Duruşma öncesinde açıklama
Duruşma öncesi yapılan açıklamada konuşan aileler "Derneğimizi kapatmayın. Devlet bize sahip çıkmadınız, bu dernek sahip çıktı" dedi.
Mor Çatı Vakfı adına konuşan Avukat Selin Nakıpoğlu, "Bu polisler bugün burada fakat kadınları öldürenlere yönelik böyle önlem almıyorlar" dedi.
"Platformu kapatmayın"
Pınar Gültekin'in babası Sıddık Gültekin, "Benim kızımı hunharca katlettiler. Sadece bu platform dışında kimse yanımızda olmadı. Bütün siyasi partiler yanınızda olacağız dedi, ama olmadılar sadece platform oldu. Platform kapatılmaması için her şeyi yapacağız."
İstanbul Barosu adına Nazan Moroğlu şunları söyledi:
"Hepimiz aynı acıyı hissediyoruz ve bu derneğin kapatılmaması için buradayız. Derneğin kapatılması kanunla düzenlenmiştir ama bu dernek kanunda yer almayan şekilde kapatılmak isteniyor.
"Derneğin suçu ne? Dernek öldürülen kadınların ailelerine destek veriyor. Kadınlar güçlensin istiyoruz kadınların güçlenmesi ülkenin demokrasinin güçlenmesidir. Bu yönetim bunu istemiyor.

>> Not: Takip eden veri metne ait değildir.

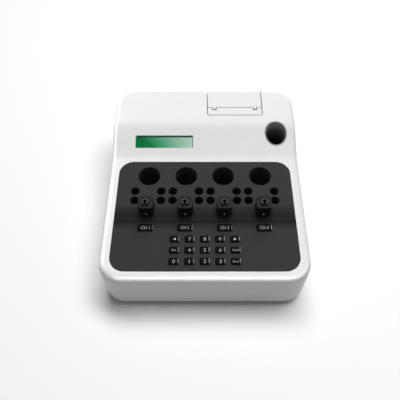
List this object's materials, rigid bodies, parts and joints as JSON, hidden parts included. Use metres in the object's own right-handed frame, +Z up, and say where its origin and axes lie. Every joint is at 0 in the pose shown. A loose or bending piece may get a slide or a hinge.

"Biz derneğin kapatılmaması için buradayız. Kadın olarak bu ülke için yolumuz açık olsun kadınların özgür olduğu bir ülkede yaşamayı istiyoruz."
Norveç Pen temsilcisi "Bu günlerde bu platform çok gerekli. Ülkede çok gerginlik var ceremesini kadınlar çekiyor. Bu platform kapatılmamalı" dedi.
CHP Milletvekili Gülizar Karaca Biçer söz aldı ve şunları söyledi:
"Yakınları katledilen aileleri dinledik. Onları dinledikten sonra konuşmak zor. İktidarın talimatıyla yargı, Platformu yargılayacak. Gerekçe can yakıcı, inanmakta zorlanıyorum.
"Suçunun, 'ahlaki değerlere aykırı' olduğunu söylüyorlar. Kadın cinayetini ortaya çıkarmak, faillerin yargılanması için mücadele etmek mi ahlaksızlık?
"Yoksa bütün bu gerçekleri açığa çıkartanları yargılamak mı ahlaksızlıktır? Biz bu derneğin yanında olacağız. İstanbul Sözleşmesi geri gelecek. Kadınlar bu sokaklarda özgürce yaşayacak."